The Miners moved to 8-3 with the win and rebounded from a 6-0 loss to Wasatch last Thursday, April 8, that occurred while emotions about their coach’s passing were still running high. Head coach Terry Phillips said it wasn’t an easy process for his players to become comfortable on the field again.

"It’s a team effort," Phillips said. "Every single one of the kids on the bench, the coaches, the parents, the fans, every single person everyone in the community has helped us come back out here with a smile on our faces."

Matherly needed just 83 pitches for a complete game against the Dinos, conceding five hits and no walks. He struck out five Carbon hitters while keeping the Miners alive as they struggled to crack opposing starter Gage Bigelow.

"You’ve got to be kidding me," Phillips said. "Against a good team that everybody’s been talking about like they’re the best in the world, he gives up two runs and five hits."

Phillips said Matherly is the type of competitor who can will himself to victory, and he had no shortage of that willpower on Thursday, when the Miners played at Heber because of snow on their home field.

"It really meant a lot," Matherly said. "I wanted to beat them so bad.

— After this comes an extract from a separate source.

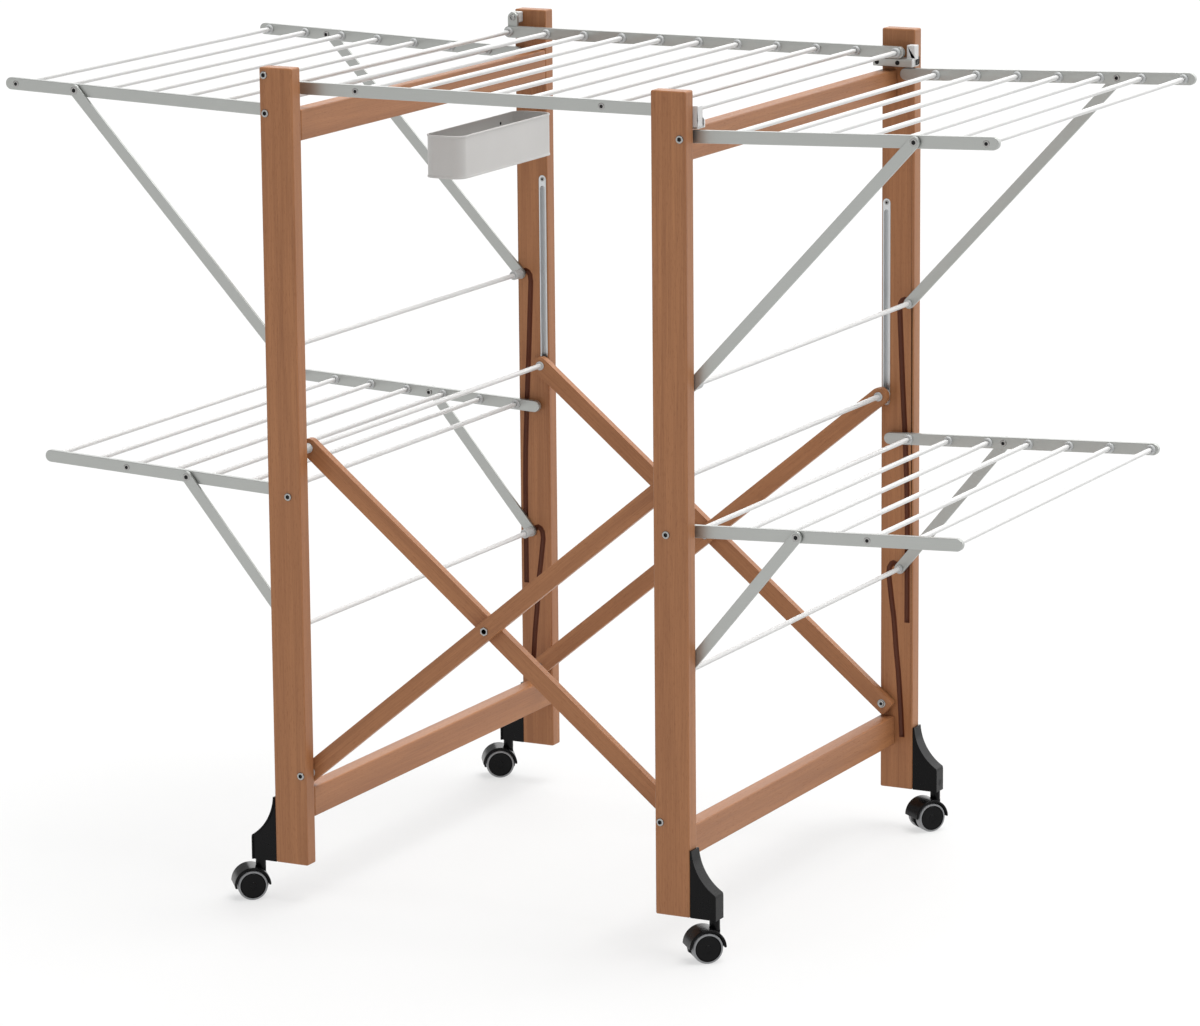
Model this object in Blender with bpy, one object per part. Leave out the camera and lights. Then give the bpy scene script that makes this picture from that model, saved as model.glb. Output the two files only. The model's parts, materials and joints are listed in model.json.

I haven’t played a game that I wanted to win that much."

The Dinos scored in the top half of the first after reaching on an error, recording a single, and then taking advantage of a rundown between first and second to sneak in before the third out.

Park City struck back in the bottom of the third when junior Robert Cashell reached on a walk, stole second and third, and was driven in by junior Skyler Barkdull’s scorched single to left center.

Carbon retook the lead, however, in the top of the fourth on Daniel Peczuh’s RBI double deep into center field. The visitors nearly expanded that advantage on a hard liner to center by Keny Seals, but a spinning relay throw from senior David Snyder gunned down the runner at home plate, where senior Les Ashwood held onto the ball despite a big impact.

That excitement helped energize the PCHS bench, which had lost some of its enthusiasm watching 11 Bigelow strikeouts. They couldn’t break through in the bottom of the fifth, but the shouts never stopped coming at the slightest positive – a ball, a failed pick-off or even a batter’s call for "time."

"We get really rowdy," Howard said. "We come together when the game’s on the line, and that usually helps us pull through."

Phillips texted friends and family of Otis in Connecticut, letting them know when they were down 2-1 and reciting Otis’ favorite line: "Change the game."

"Every time he said that, something happened," said Phillips, who used the trick twice in the decisive sixth inning before they finally chased Bigelow from the game.

Snyder hit a hard liner to center, followed by a Bardull single down the left baseline to put runners on the corners. The Dinos changed pitchers and issued a free pass to senior standout David Feasler, setting the table for Howard to launch a high, sailing shot to right centerfield that plated all three runners.

Ashwood followed two batters later with a single to right that scored pinch runner Chad Wing and capped the inning at 5-2 Park City.

"These kids have been doing it their whole life late in the game," Phillips said. "There was never a doubt in my mind. That’s the amazing part. We’ll win every game if we get into the (opponents’) bullpen."

Matherly struck out two of the final two hitters to seal the victory.

After the game, a teary-eyed Phillips told players that they did everything they needed to do to win, and he was proud of their courage in the face of adversity.

"It’s still them," Phillips said. "They’re still the ones that do it all. We just have a little help."